▶ Challenge: The listing below should be copied in full, word for word.

▶ Data block:

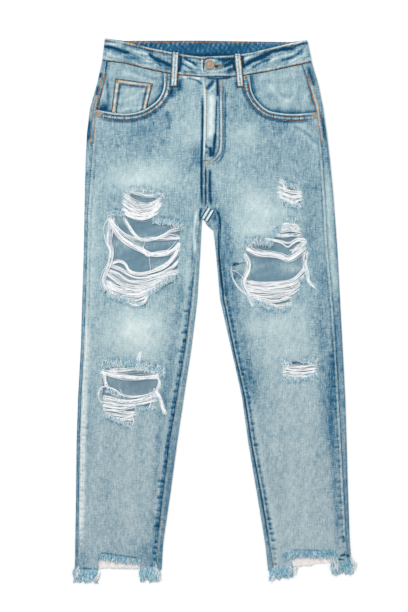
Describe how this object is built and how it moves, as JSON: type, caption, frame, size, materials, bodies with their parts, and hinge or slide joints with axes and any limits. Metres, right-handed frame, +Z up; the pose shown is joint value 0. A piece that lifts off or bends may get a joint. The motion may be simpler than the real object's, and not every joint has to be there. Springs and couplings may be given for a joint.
{
  "type": "ripped jeans",
  "caption": "Ripped straight-leg denim jeans with torn raw hems and worn-through thighs and knees, laid flat with the front up.",
  "frame": {"origin": "centre of the box round the jeans, on the surface that they lie on", "axes": "+Y from the hems to the waist, +X to the wearer's left, +Z up out of the front"},
  "size_m": [0.5106, 0.981, 0.0124],
  "materials": {
    "washed_denim": "light stone-washed indigo twill, paler on the thighs and on raised seams",
    "facing_denim": "the same denim, inside the front pocket openings",
    "bared_threads": "loose off-white weft threads",
    "raw_fringe": "frayed blue and off-white ends",
    "copper": "worn antique copper",
    "zip_tape": "plain woven tape"
  },
  "bodies": {
    "root": {"back_leg_left": "washed_denim", "back_leg_right": "washed_denim", "back_pocket_left": "washed_denim", "back_pocket_right": "washed_denim", "back_yoke_left": "washed_denim", "back_yoke_right": "washed_denim", "belt_loop_back_centre": "washed_denim", "belt_loop_back_left": "washed_denim", "belt_loop_back_right": "washed_denim", "belt_loop_front_left": "washed_denim", "belt_loop_front_right": "washed_denim", "button": "copper", "coin_pocket": "facing_denim", "fly_zip": "zip_tape", "front_leg_left": "washed_denim", "front_leg_right": "washed_denim", "hem_left_inner_fringe": "raw_fringe", "hem_left_middle_fringe": "raw_fringe", "hem_left_outer_fringe": "raw_fringe", "hem_right_inner_fringe": "raw_fringe", "hem_right_middle_fringe": "raw_fringe", "hem_right_outer_fringe": "raw_fringe", "pocket_facing_left": "facing_denim", "pocket_facing_right": "facing_denim", "rivet_left": "copper", "rivet_right": "copper", "threads_left_hip_patch": "bared_threads", "threads_left_knee_patch": "bared_threads", "threads_left_thigh_band": "bared_threads", "threads_left_thigh_inner_bundle": "bared_threads", "threads_left_thigh_outer_bundle": "bared_threads", "threads_left_thigh_strap": "bared_threads", "threads_left_thigh_tuft": "bared_threads", "threads_right_knee_bands": "bared_threads", "threads_right_knee_bundle": "bared_threads", "threads_right_knee_strap": "bared_threads", "threads_right_thigh_bundle": "bared_threads", "threads_right_thigh_lower_swag": "bared_threads", "threads_right_thigh_middle_swag": "bared_threads", "threads_right_thigh_top": "bared_threads", "threads_right_thigh_upper_swag": "bared_threads", "waistband": "washed_denim"}
  },
  "joints": []
}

▶ Full response:
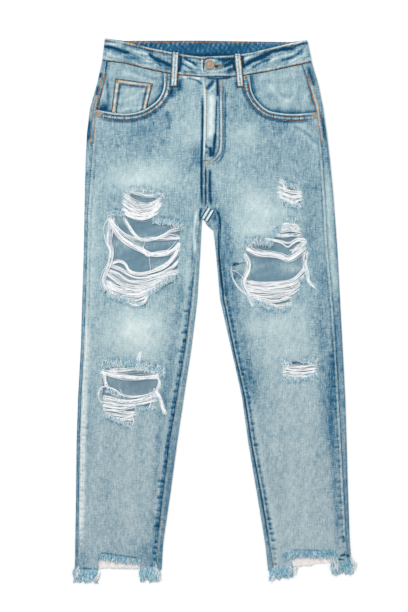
Describe how this object is built and how it moves, as JSON: type, caption, frame, size, materials, bodies with their parts, and hinge or slide joints with axes and any limits. Metres, right-handed frame, +Z up; the pose shown is joint value 0. A piece that lifts off or bends may get a joint. The motion may be simpler than the real object's, and not every joint has to be there. Springs and couplings may be given for a joint.
{
  "type": "ripped jeans",
  "caption": "Ripped straight-leg denim jeans with torn raw hems and worn-through thighs and knees, laid flat with the front up.",
  "frame": {"origin": "centre of the box round the jeans, on the surface that they lie on", "axes": "+Y from the hems to the waist, +X to the wearer's left, +Z up out of the front"},
  "size_m": [0.5106, 0.981, 0.0124],
  "materials": {
    "washed_denim": "light stone-washed indigo twill, paler on the thighs and on raised seams",
    "facing_denim": "the same denim, inside the front pocket openings",
    "bared_threads": "loose off-white weft threads",
    "raw_fringe": "frayed blue and off-white ends",
    "copper": "worn antique copper",
    "zip_tape": "plain woven tape"
  },
  "bodies": {
    "root": {"back_leg_left": "washed_denim", "back_leg_right": "washed_denim", "back_pocket_left": "washed_denim", "back_pocket_right": "washed_denim", "back_yoke_left": "washed_denim", "back_yoke_right": "washed_denim", "belt_loop_back_centre": "washed_denim", "belt_loop_back_left": "washed_denim", "belt_loop_back_right": "washed_denim", "belt_loop_front_left": "washed_denim", "belt_loop_front_right": "washed_denim", "button": "copper", "coin_pocket": "facing_denim", "fly_zip": "zip_tape", "front_leg_left": "washed_denim", "front_leg_right": "washed_denim", "hem_left_inner_fringe": "raw_fringe", "hem_left_middle_fringe": "raw_fringe", "hem_left_outer_fringe": "raw_fringe", "hem_right_inner_fringe": "raw_fringe", "hem_right_middle_fringe": "raw_fringe", "hem_right_outer_fringe": "raw_fringe", "pocket_facing_left": "facing_denim", "pocket_facing_right": "facing_denim", "rivet_left": "copper", "rivet_right": "copper", "threads_left_hip_patch": "bared_threads", "threads_left_knee_patch": "bared_threads", "threads_left_thigh_band": "bared_threads", "threads_left_thigh_inner_bundle": "bared_threads", "threads_left_thigh_outer_bundle": "bared_threads", "threads_left_thigh_strap": "bared_threads", "threads_left_thigh_tuft": "bared_threads", "threads_right_knee_bands": "bared_threads", "threads_right_knee_bundle": "bared_threads", "threads_right_knee_strap": "bared_threads", "threads_right_thigh_bundle": "bared_threads", "threads_right_thigh_lower_swag": "bared_threads", "threads_right_thigh_middle_swag": "bared_threads", "threads_right_thigh_top": "bared_threads", "threads_right_thigh_upper_swag": "bared_threads", "waistband": "washed_denim"}
  },
  "joints": []
}